> Task brief: State how many lines in the entries below contain "joints". Write nothing but the number.

>> BEGIN

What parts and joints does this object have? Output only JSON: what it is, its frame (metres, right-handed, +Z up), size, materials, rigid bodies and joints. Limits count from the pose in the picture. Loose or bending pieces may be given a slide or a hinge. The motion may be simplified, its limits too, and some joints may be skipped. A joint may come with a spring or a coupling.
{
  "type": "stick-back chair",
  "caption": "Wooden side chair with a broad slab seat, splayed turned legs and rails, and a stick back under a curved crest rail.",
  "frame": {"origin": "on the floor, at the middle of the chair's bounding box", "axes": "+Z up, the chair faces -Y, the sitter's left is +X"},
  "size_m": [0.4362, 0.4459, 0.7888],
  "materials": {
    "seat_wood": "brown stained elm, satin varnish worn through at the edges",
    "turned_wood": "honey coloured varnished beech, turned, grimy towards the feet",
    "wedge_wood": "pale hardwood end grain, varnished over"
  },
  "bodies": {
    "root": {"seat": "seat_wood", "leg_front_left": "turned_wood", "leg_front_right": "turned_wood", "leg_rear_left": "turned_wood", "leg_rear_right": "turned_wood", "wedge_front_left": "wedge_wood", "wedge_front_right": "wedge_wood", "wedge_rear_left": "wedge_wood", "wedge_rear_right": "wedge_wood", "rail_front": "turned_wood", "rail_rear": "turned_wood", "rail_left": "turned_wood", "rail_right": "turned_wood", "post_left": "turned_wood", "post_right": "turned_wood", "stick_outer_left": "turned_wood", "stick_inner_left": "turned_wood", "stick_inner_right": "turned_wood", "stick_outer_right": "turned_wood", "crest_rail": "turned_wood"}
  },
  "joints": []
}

>> END
>> BEGIN

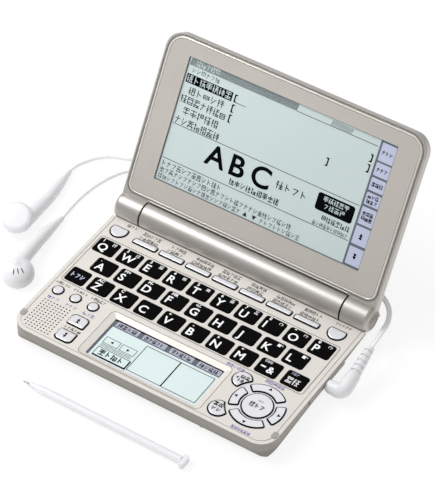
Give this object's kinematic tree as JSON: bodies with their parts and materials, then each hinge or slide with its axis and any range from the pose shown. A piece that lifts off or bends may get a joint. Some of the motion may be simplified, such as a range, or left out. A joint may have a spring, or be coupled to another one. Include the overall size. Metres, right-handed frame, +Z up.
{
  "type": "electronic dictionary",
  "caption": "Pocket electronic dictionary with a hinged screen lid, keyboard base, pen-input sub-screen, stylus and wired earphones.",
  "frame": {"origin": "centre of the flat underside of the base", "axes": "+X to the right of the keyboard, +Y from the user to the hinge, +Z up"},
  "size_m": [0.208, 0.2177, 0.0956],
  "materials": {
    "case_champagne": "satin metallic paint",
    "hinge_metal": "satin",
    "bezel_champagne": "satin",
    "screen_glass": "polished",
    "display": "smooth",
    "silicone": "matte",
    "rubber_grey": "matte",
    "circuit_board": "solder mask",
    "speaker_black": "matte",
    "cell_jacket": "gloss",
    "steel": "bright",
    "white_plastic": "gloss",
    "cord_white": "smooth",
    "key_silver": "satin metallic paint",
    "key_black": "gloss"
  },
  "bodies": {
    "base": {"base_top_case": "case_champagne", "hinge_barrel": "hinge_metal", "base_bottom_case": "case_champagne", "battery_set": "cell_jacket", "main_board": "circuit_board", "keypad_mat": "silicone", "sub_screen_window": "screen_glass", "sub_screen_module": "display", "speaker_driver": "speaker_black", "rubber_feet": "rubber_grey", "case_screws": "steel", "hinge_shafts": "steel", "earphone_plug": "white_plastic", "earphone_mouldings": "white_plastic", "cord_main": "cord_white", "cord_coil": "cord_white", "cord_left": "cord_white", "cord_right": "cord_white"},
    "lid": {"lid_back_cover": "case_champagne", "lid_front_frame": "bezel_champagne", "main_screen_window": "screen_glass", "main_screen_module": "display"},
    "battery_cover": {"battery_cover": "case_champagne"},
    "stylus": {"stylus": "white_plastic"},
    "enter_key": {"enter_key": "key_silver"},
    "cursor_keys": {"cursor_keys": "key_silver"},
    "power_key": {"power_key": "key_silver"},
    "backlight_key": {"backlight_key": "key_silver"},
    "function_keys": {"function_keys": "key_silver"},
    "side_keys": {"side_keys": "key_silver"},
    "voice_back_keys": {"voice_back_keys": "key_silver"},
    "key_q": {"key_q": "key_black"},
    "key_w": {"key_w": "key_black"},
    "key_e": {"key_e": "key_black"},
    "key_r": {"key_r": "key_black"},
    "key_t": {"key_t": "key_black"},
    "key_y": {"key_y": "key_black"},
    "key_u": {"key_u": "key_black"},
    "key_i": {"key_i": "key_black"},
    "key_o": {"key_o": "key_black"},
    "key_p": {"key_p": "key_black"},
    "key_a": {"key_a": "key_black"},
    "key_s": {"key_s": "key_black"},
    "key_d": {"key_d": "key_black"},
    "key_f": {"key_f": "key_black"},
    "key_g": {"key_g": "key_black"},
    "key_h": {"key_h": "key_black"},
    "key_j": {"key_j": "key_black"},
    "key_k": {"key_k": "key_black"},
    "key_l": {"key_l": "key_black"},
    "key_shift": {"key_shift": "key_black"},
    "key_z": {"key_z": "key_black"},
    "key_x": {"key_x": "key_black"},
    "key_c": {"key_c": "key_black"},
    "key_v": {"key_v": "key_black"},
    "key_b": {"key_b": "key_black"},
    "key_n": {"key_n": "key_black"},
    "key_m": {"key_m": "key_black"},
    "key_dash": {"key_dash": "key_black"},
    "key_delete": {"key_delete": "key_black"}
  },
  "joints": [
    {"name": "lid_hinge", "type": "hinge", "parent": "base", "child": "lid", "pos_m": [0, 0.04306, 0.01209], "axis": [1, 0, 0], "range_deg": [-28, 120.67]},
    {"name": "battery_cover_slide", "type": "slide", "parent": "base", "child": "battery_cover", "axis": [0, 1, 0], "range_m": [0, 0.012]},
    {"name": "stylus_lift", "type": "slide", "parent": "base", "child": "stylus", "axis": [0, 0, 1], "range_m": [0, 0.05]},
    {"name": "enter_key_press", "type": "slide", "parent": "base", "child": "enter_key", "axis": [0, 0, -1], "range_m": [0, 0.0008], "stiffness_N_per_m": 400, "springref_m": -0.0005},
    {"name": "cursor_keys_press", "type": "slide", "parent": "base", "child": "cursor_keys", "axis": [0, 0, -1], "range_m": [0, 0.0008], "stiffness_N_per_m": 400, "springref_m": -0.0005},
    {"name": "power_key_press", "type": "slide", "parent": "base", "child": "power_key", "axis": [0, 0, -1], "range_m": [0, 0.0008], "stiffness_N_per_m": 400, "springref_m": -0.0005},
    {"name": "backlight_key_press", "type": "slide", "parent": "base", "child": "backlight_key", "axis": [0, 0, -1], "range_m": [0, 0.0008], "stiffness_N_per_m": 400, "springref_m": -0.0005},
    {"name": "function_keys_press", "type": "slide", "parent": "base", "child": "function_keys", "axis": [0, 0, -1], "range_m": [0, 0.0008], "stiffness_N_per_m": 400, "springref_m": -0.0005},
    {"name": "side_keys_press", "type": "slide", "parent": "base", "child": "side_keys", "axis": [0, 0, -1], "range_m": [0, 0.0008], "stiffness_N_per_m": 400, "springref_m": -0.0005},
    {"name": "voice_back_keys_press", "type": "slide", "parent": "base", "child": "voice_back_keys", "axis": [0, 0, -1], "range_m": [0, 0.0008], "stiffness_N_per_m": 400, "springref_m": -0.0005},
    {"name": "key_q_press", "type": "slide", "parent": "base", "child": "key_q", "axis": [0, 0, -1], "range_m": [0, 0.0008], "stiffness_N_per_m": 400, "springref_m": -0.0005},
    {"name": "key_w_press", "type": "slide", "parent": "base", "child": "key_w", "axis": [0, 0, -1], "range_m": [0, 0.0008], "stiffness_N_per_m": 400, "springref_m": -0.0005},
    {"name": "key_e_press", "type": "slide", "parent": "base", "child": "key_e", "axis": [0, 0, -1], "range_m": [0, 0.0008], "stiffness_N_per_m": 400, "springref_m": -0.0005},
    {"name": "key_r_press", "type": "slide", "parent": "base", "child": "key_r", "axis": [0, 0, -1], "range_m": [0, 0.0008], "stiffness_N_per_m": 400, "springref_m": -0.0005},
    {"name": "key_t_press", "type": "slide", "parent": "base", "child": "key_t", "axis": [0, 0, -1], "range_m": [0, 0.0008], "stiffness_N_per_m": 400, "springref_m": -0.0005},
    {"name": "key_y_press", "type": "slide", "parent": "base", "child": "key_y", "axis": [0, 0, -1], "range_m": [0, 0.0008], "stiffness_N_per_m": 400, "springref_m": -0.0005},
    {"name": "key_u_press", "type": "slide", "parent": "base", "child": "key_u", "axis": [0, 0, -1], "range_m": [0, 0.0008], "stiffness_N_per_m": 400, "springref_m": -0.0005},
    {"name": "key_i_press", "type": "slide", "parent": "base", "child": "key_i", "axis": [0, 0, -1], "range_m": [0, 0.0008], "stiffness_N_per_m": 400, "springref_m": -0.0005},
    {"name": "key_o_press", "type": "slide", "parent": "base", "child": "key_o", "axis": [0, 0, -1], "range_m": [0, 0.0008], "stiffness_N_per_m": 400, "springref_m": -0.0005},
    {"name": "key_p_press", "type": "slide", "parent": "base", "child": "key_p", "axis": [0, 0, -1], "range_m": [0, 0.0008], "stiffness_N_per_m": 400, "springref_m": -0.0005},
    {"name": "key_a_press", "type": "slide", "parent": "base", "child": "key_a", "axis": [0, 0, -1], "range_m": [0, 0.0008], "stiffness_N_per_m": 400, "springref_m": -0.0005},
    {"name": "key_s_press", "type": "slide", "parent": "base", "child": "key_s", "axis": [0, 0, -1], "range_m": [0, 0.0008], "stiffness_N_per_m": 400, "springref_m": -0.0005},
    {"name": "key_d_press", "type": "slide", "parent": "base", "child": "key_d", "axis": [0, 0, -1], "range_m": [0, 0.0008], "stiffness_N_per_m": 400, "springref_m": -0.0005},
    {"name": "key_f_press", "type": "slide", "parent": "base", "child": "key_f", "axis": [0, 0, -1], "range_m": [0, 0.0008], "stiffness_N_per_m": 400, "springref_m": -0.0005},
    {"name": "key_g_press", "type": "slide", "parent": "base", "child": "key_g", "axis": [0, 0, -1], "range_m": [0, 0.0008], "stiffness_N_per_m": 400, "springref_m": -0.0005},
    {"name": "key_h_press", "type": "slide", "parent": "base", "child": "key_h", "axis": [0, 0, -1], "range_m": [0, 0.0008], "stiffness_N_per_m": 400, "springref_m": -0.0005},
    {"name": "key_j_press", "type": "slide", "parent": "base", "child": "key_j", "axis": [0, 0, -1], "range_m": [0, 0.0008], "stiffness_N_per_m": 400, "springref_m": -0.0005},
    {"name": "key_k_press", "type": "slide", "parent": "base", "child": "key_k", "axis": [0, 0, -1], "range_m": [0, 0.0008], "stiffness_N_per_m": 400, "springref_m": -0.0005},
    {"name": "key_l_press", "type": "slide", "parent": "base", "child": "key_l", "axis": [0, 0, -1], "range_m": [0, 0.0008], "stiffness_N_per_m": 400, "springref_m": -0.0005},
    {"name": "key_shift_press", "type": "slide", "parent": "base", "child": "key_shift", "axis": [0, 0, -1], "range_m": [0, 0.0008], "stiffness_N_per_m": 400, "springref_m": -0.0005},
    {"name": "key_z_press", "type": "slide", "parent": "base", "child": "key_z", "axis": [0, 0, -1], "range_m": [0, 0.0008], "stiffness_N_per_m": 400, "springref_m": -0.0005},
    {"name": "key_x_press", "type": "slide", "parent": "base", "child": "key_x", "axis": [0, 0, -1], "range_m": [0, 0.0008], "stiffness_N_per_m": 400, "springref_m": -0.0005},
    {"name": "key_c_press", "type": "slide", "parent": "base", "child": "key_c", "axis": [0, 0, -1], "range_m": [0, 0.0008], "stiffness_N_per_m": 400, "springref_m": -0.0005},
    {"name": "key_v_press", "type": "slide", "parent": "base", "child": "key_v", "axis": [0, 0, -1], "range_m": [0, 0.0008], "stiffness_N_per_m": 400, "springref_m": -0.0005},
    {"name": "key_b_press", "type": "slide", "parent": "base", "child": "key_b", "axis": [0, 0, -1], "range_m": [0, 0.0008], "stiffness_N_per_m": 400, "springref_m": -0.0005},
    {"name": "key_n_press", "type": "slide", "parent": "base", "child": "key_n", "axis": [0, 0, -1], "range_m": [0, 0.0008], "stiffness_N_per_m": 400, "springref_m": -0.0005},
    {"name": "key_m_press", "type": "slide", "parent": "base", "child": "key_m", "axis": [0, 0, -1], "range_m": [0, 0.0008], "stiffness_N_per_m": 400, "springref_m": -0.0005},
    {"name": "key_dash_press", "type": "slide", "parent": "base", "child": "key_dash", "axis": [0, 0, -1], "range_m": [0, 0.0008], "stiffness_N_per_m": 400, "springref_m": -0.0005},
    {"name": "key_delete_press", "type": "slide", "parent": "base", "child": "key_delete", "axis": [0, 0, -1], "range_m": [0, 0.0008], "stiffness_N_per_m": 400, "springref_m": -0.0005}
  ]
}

>> END

> Solution for this exercise: 3